Outplanting on Sand IslandThe principal refuge management objective on land is to enhance the quality of habitat for the full diversity of nesting seabird species. This will be accomplished by preventing the reintroduction of rats, by controlling noxious plants and by replanting specific areas with native vegetation. 

Several steps have been taken or are underway to minimize human activities that adversely impact wildlife. Examples include the elimination of overhead wiring, the modification of lights that disorient night-flying birds and the timing of construction or repair activities to reduce wildlife impacts. Some particularly important beaches have been declared "off limits" to encourage undisturbed use of these areas by seals. 

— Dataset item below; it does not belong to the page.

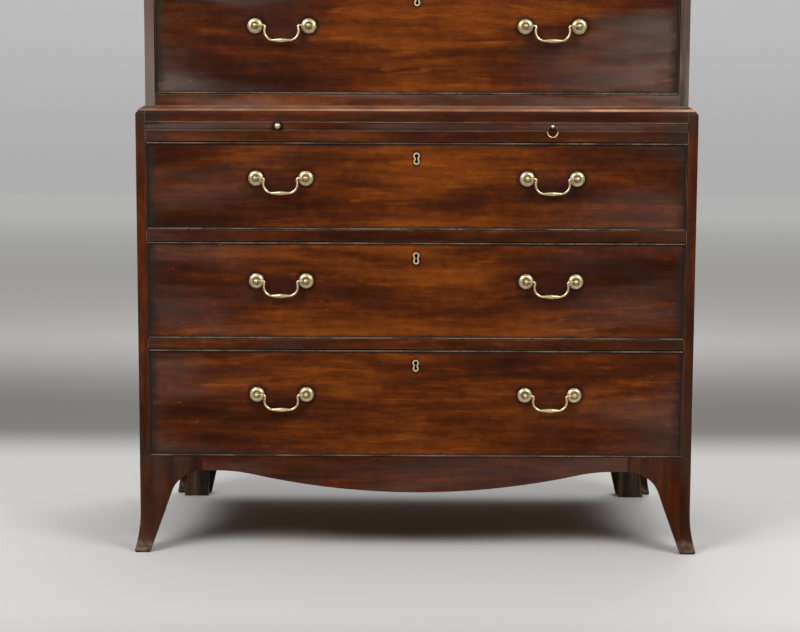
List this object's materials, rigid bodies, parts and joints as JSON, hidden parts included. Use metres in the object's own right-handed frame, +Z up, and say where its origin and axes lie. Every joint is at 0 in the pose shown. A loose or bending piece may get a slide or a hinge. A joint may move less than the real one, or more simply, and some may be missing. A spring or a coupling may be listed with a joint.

  • Marine Protection - Protect shoreline and marine habitat that supports bird, wildlife, and fish species, and their critical life activities such as resting, feeding, nesting, fledging, migrating, etc. No public access is allowed.
  • Revegetation/Habitat - Midway Atoll is a highly disturbed system that hosts invasive plant species, toxic materials, and human development remnants that, taken together, have created significant adverse impact on indigenous species and their habitat. Efforts will focus on restoring atoll habitat and enhancing species populations.
  • Beach - Shoreline that is open to the public for passive recreation and educational activities such as walking, bird and wildlife watching, and beach viewing - primarily on the north beach of Sand Island. No beach access is available on Spit Island, and the only access allowed on Eastern Island is via the boat dock.
  • Inner Harbor - This includes the historic Inner Harbor and its associated shoreline, piers, and facilities. One of two approaches to the island (boat or plane), the inner harbor is critical to transportation of services and goods, and water-based activities.
  • Airfield Operations - The Airfield Operations on Sand Island comprises the active Henderson Airfield and includes the new operations center, the old hangar, the active runway, and inactive runway portions. The airfield operations is critical to transportation of services and goods, and aviation activities.
  • Freshwater Protection - The Freshwater Protection is a large triangular portion of the runway area from which surface water is collected in the catchment basin and then pumped into the three freshwater storage tanks.
  • Historic and Primary Development - The Historic and Primary Development designates Sand Island’s historic core and redevelopment area. It delineates an area that is highly significant in terms of historic development patterns on Sand Island related to the Cable Company historic period (early 1900s) and World War II historic period (1940s). One of the principal goals of Midway Atoll National Wildlife Refuge is to preserve and interpret these unique historical resources.
  • Research - The diverse populations of fish and wildlife, coupled with the capability to provide logistical support to investigators, make Midway Atoll an ideal site to conduct long-term scientific research. Data resulting from these projects are critical to the conservation of Midway's natural resources. 

Ongoing Projects:


 Verbacina Restoration

  • Verbesina Control Project - Control is focused on hand pulling Verbesina in sensitive areas where wetlands and high densities of native plants occur, and spraying appropriate herbicides.
  • Termite Control - Termite control was reinitiated around a portion of the buildings at Midway. With appropriate funding, this program may be expanded to included all historical and functional use buildings.
  • Mosquito Control - Mosquitos were accidentally introduced to the refuge in the early 1900s and act as vectors to transmit avian pox to seabirds. A large scale program was initiated between 2004 to 2007 to eliminate the majority of the mosquito breeding sites. This work seems to have been successful and now very few cases of avian pox are observed on the refuge.
  • Lead Paint Abatement - Lead paint that chips off buildings at Midway is inadvertently ingested by a portion of the albatross chicks on the refuge. This can lead to nervous system damage and death. The refuge has received funding to begin to remove lead paint from the buildings and soil to reduce lead-induced mortality in albatross chicks.